**THE REQUEST**
Exactly the lines from the start of the data through the line containing "const skinColour = 0x363533; // matt charcoal" should be output, with both ends kept and nothing added.

--- INFORMATION PROVIDED ---

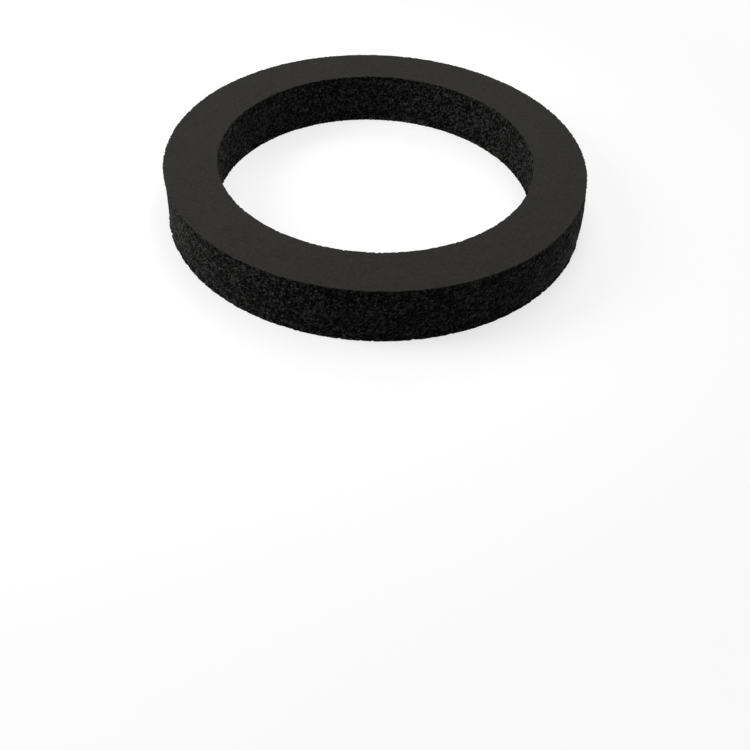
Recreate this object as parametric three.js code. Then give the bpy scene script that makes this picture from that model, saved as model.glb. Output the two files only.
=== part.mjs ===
// A foam sealing ring, one piece stamped from a thick sheet of closed-cell foam.
// Both flat faces keep the sheet's own dense skin, and both round walls are cut through its cells.
// Millimetres, +Z up. The origin is the middle of the ring, at the height of its underside.
import * as THREE from "three";

// Driving dimensions
const RIM_RADIUS = 92; // outer edge of the top face
const HOLE_RADIUS = 69.3; // edge of the hole in the top face
const THICKNESS = 25;

// The cutter squeezes the foam, which springs back after the cut, so both walls come out hollow and leaning.
const RIM_SPREAD = 0.8; // how much further out the rim's lower edge lies than its upper one
const HOLE_SPREAD = 2.5; // how much further out the hole's lower edge lies than its upper one
const RIM_DISH = 0.1; // how deep the outer wall is hollowed half way up
const HOLE_DISH = 0.4; // how deep the hole's wall is hollowed half way up
const SKIN_DEPTH = 0.6; // thickness of the dense skin on each face
const SKIN_LIP = 0.4; // how far the skin's cut edge stands proud of the open cells
const EDGE_ROUND = 0.15; // size of the worn corner on the skin's edge

// Fineness of the surface
const TURN_STEPS = 120; // flats round the ring
const WALL_STEPS = 5; // flats up the open cells of a wall

const skinColour = 0x363533; // matt charcoal

// How far the cut wall lies from the straight line between its two edges, at the share t of its height.
function dished(depth, t) {
  return 4 * depth * t * (1 - t);
}

// One cut wall from the underside to the top, as points (radius, height).
// side is 1 on the outer wall and -1 in the hole. The foam is always on the inner hand of the wall.
function cutWall(topRadius, spread, dish, side) {
  const reach = (height) => topRadius + spread * (1 - height / THICKNESS);
  const skinTop = THICKNESS - SKIN_DEPTH;
  const points = [
    [reach(0) - side * EDGE_ROUND, 0],
    [reach(0), EDGE_ROUND],
    [reach(SKIN_DEPTH), SKIN_DEPTH],
  ];
  for (let i = 0; i <= WALL_STEPS; i++) {
    const t = i / WALL_STEPS;
    const height = SKIN_DEPTH + SKIN_LIP + t * (skinTop - SKIN_DEPTH - 2 * SKIN_LIP);
    points.push([reach(height) - side * (SKIN_LIP + dished(dish, t)), height]);
  }
  points.push([reach(skinTop), skinTop]);
  points.push([topRadius, THICKNESS - EDGE_ROUND]);
  points.push([topRadius - side * EDGE_ROUND, THICKNESS]);
  return points;
}

// The ring's section, once round: up the outer wall, over the top face, down the hole's wall and back under.
function sectionOutline() {
  const outline = [
    ...cutWall(RIM_RADIUS, RIM_SPREAD, RIM_DISH, 1),
    ...cutWall(HOLE_RADIUS, HOLE_SPREAD, HOLE_DISH, -1).reverse(),
  ];
  outline.push(outline[0]);
  return outline.map(([radius, height]) => new THREE.Vector2(radius, height));
}

function foamRing() {
  const geometry = new THREE.LatheGeometry(sectionOutline(), TURN_STEPS);
  geometry.rotateX(Math.PI / 2); // the lathe turns about Y, and the ring lies flat about Z
  const foam = new THREE.MeshStandardMaterial({
    color: skinColour,
    roughness: 0.85,
    metalness: 0,
  });
  const ring = new THREE.Mesh(geometry, foam);
  ring.name = "foam_ring";
  return ring;
}

const part = new THREE.Group();
part.add(foamRing());

export default part;
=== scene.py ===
from math import exp, hypot, pi, radians

import bmesh
import bpy
from mathutils import Matrix, Vector, noise


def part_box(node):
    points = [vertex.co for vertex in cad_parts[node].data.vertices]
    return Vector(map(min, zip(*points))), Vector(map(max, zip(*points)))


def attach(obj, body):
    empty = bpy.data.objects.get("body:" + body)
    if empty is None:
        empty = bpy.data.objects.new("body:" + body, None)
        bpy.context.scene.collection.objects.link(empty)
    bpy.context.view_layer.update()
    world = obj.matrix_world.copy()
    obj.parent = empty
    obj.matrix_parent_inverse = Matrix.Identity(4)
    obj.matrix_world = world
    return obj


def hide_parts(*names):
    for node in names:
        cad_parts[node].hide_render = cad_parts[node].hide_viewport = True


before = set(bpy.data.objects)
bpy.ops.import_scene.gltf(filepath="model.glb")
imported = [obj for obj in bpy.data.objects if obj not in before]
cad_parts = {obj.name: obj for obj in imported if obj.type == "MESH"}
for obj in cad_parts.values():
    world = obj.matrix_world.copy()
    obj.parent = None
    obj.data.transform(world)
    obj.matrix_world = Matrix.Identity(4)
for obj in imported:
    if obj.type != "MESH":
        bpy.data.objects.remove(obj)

scene = bpy.context.scene
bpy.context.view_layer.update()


# The camera
# It looks down on the ring, which stands in the upper half of the square frame.
# It leans a little to one side.
FRAME_SIDE = 750  # pixels
SENSOR = 36.0  # millimetres
LENS = 42.5  # millimetres
LOOK_DOWN = radians(46.2)  # below the horizon
CAMERA_LEAN = radians(2.58)
TOP_MIDDLE_PIXEL = (376.1, 153.8)  # where the middle of the ring's top face shows
TOP_MIDDLE_DISTANCE = 0.4016  # metres from the lens

ring_low, ring_high = (Vector(corner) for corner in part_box("foam_ring"))
top_middle = Vector((0, 0, ring_high.z))

camera_data = bpy.data.cameras.new("camera")
camera_data.lens = LENS
camera_data.sensor_width = SENSOR
camera_data.clip_start = 0.01
camera = bpy.data.objects.new("camera", camera_data)
scene.collection.objects.link(camera)
camera_turn = Matrix.Rotation(pi / 2 - LOOK_DOWN, 3, "X") @ Matrix.Rotation(CAMERA_LEAN, 3, "Z")
pixels_per_unit = LENS / SENSOR * FRAME_SIDE
sight = Vector((
    (TOP_MIDDLE_PIXEL[0] - FRAME_SIDE / 2) / pixels_per_unit,
    (FRAME_SIDE / 2 - TOP_MIDDLE_PIXEL[1]) / pixels_per_unit,
    -1,
)).normalized()
camera.rotation_euler = camera_turn.to_euler()
camera.location = top_middle - camera_turn @ (sight * TOP_MIDDLE_DISTANCE)
scene.camera = camera


# The foam ring
# One piece stamped from a thick sheet of closed-cell foam. Both flat faces keep the sheet's dense skin.
# The walls are cut through the cells, so they are rough with opened bubbles, and a little hollow.
MM = 0.001
THICKNESS = ring_high.z - ring_low.z
RIM_RADIUS = 92 * MM  # of the top face
HOLE_RADIUS = 69.3 * MM
RIM_SPREAD = 0.8 * MM  # how much further out the rim's lower edge lies than its upper one
HOLE_SPREAD = 2.5 * MM
RIM_DISH = 0.1 * MM  # how deep each wall is hollowed half way up
HOLE_DISH = 0.4 * MM
SWELL = 1.3 * MM  # how far the outer wall swells on its +X side, half way up
SWELL_FOOT = 0.8 * MM  # how far its lower edge stands out there
SWELL_FOCUS = 4  # the higher, the narrower the swollen side

SKIN_DEPTH = 0.6 * MM
SKIN_LIP = 0.4 * MM  # how far the skin's cut edge stands proud of the open cells
EDGE_ROUND = 0.15 * MM
EDGE_WAVER = 0.12 * MM  # how far the cut strays from a true circle
WAVER_STEP = 2.5 * MM
NIP = 0.3 * MM  # how far the foam is drawn in just under each skin
NIP_HEIGHT = 2.2 * MM  # where it is drawn in most, from the face
NIP_SPAN = 1.6 * MM

CELL_SIZE = 1.2 * MM
CELL_WALL = 0.06  # the flat top of the wall between two bubbles, as a share of a cell
CELL_SLOPE = 0.5  # the share of a cell over which a bubble gets its full depth
CELL_STRIDE = 7.3  # spreads neighbouring bubbles over far apart values of the noise
PIT_DEPTH = 0.6 * MM  # from the rim of an opened bubble to its middle
PIT_SHARE = 0.35  # how much of that lies outside the mean wall
EDGE_BITE = 0.6 * MM  # how deep the bubbles eat into the skin's edge
GRID_SCATTER = 0.16 * MM  # keeps the cut cells from lining up in rows
SCATTER_STEP = 0.31 * MM

TURN_STEPS = 1000
WALL_CUTS = 44
MERGE_DISTANCE = 0.001 * MM
FLAT_FROM = 0.5  # the height part of a face's normal from which it is one of the flat faces
# The depth in a bubble, kept on each point; the cut foam's colour darkens with it as painted shade.
PIT_ATTRIBUTE = "pit"
SKIN, CUT = 0, 1  # the places of the two finishes
NOISE_SEED = 1  # the scatter would otherwise change from run to run
noise.seed_set(NOISE_SEED)


def bow(depth, share):
    """Nothing at both edges of a wall, and the full depth half way up."""
    return 4 * depth * share * (1 - share)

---

**OUTPUT OF THE EXERCISE**
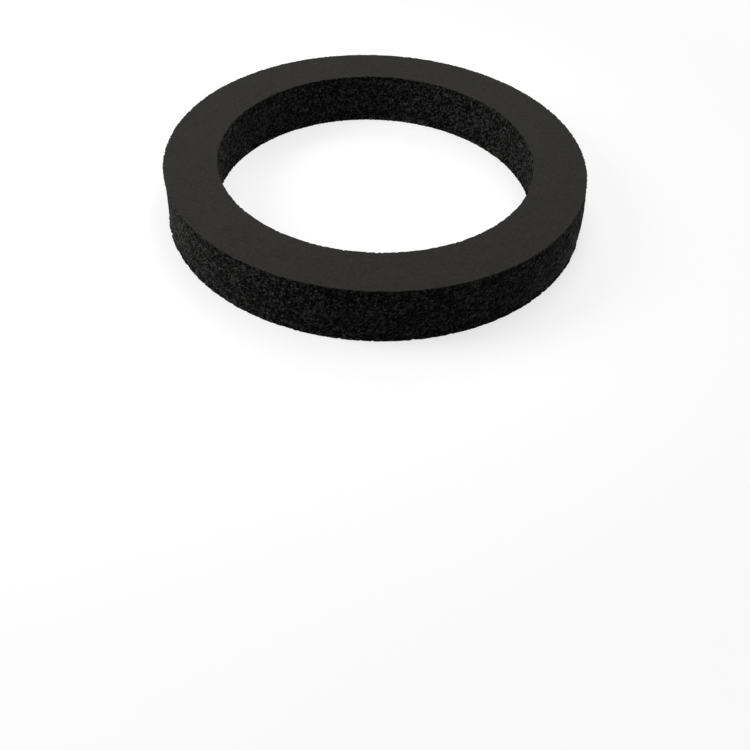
Recreate this object as parametric three.js code. Then give the bpy scene script that makes this picture from that model, saved as model.glb. Output the two files only.
=== part.mjs ===
// A foam sealing ring, one piece stamped from a thick sheet of closed-cell foam.
// Both flat faces keep the sheet's own dense skin, and both round walls are cut through its cells.
// Millimetres, +Z up. The origin is the middle of the ring, at the height of its underside.
import * as THREE from "three";

// Driving dimensions
const RIM_RADIUS = 92; // outer edge of the top face
const HOLE_RADIUS = 69.3; // edge of the hole in the top face
const THICKNESS = 25;

// The cutter squeezes the foam, which springs back after the cut, so both walls come out hollow and leaning.
const RIM_SPREAD = 0.8; // how much further out the rim's lower edge lies than its upper one
const HOLE_SPREAD = 2.5; // how much further out the hole's lower edge lies than its upper one
const RIM_DISH = 0.1; // how deep the outer wall is hollowed half way up
const HOLE_DISH = 0.4; // how deep the hole's wall is hollowed half way up
const SKIN_DEPTH = 0.6; // thickness of the dense skin on each face
const SKIN_LIP = 0.4; // how far the skin's cut edge stands proud of the open cells
const EDGE_ROUND = 0.15; // size of the worn corner on the skin's edge

// Fineness of the surface
const TURN_STEPS = 120; // flats round the ring
const WALL_STEPS = 5; // flats up the open cells of a wall

const skinColour = 0x363533; // matt charcoal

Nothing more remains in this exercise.